THE REQUEST
Output a verbatim copy of the data, cut off after the line that contains "import Sketcher".

DATA
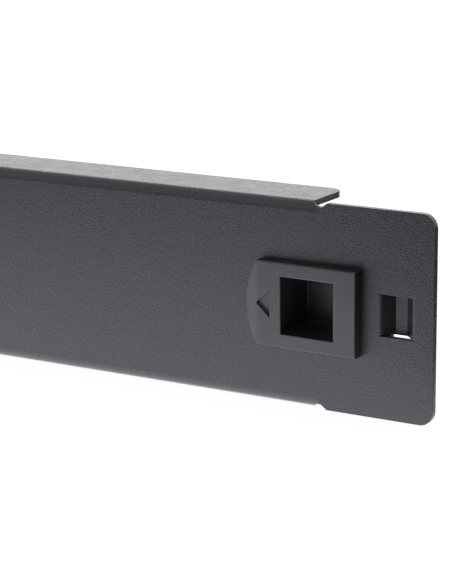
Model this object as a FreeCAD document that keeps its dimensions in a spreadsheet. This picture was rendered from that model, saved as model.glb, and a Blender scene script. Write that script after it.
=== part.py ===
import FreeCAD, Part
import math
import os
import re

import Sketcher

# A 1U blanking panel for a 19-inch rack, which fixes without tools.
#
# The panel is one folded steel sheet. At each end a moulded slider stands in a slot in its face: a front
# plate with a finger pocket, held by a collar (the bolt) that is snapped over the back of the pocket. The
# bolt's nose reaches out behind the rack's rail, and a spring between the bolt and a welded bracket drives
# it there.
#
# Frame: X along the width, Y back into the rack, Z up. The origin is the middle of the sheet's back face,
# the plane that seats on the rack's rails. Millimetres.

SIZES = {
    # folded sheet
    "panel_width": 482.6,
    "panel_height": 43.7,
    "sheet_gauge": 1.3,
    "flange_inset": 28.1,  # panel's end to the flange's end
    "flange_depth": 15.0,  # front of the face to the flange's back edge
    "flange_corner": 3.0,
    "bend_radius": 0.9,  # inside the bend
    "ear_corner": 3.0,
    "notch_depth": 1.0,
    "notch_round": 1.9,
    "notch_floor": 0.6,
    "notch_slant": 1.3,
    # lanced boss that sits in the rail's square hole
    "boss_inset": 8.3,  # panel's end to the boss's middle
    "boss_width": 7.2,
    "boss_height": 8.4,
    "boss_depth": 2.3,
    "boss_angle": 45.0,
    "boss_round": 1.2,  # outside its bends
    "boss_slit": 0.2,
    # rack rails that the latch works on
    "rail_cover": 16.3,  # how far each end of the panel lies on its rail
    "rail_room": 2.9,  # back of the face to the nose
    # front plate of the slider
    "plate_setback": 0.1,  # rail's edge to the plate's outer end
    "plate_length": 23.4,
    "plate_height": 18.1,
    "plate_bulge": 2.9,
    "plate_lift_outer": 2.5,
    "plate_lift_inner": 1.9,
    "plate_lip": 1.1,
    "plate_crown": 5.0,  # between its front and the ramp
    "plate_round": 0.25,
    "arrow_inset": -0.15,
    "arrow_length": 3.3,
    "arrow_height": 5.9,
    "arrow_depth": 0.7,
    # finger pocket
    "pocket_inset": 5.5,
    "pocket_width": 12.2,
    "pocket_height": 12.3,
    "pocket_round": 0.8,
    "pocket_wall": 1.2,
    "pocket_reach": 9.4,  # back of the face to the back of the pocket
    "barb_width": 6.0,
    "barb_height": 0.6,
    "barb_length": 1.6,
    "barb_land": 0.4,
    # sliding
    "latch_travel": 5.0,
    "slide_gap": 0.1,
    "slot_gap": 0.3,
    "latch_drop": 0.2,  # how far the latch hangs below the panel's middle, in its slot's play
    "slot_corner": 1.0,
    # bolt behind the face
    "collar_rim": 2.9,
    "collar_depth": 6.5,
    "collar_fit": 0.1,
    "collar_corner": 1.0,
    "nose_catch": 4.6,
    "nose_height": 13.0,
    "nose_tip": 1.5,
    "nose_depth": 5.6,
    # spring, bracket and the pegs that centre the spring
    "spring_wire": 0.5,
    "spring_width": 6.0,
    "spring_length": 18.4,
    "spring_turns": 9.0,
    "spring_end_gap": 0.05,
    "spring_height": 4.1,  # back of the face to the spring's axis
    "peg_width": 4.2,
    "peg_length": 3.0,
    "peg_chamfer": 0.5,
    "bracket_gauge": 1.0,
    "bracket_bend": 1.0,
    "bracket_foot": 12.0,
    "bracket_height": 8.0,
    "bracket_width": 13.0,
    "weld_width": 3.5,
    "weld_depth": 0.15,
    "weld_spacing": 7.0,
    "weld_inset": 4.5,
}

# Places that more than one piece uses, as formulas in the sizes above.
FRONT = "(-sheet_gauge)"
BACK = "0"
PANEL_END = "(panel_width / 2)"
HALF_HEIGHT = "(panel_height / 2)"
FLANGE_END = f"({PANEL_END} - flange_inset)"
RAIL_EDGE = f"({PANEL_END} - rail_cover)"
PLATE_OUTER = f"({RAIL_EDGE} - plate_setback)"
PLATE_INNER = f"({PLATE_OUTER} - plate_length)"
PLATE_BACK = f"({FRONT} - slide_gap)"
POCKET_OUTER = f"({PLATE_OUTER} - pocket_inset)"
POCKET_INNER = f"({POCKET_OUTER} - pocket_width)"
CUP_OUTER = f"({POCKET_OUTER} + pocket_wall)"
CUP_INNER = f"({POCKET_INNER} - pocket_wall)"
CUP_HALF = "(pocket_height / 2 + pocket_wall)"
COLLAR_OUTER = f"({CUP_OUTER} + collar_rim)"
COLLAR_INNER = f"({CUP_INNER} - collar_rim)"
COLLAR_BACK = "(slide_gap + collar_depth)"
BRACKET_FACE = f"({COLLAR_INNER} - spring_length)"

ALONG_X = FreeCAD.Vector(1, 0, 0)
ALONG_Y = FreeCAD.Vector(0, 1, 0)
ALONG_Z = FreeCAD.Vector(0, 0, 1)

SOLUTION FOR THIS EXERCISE
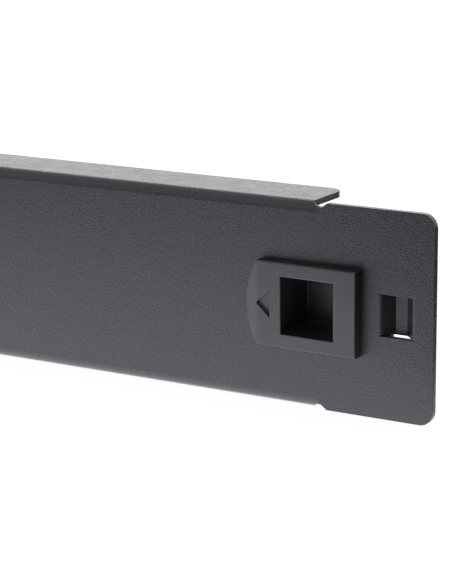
Model this object as a FreeCAD document that keeps its dimensions in a spreadsheet. This picture was rendered from that model, saved as model.glb, and a Blender scene script. Write that script after it.
=== part.py ===
import FreeCAD, Part
import math
import os
import re

import Sketcher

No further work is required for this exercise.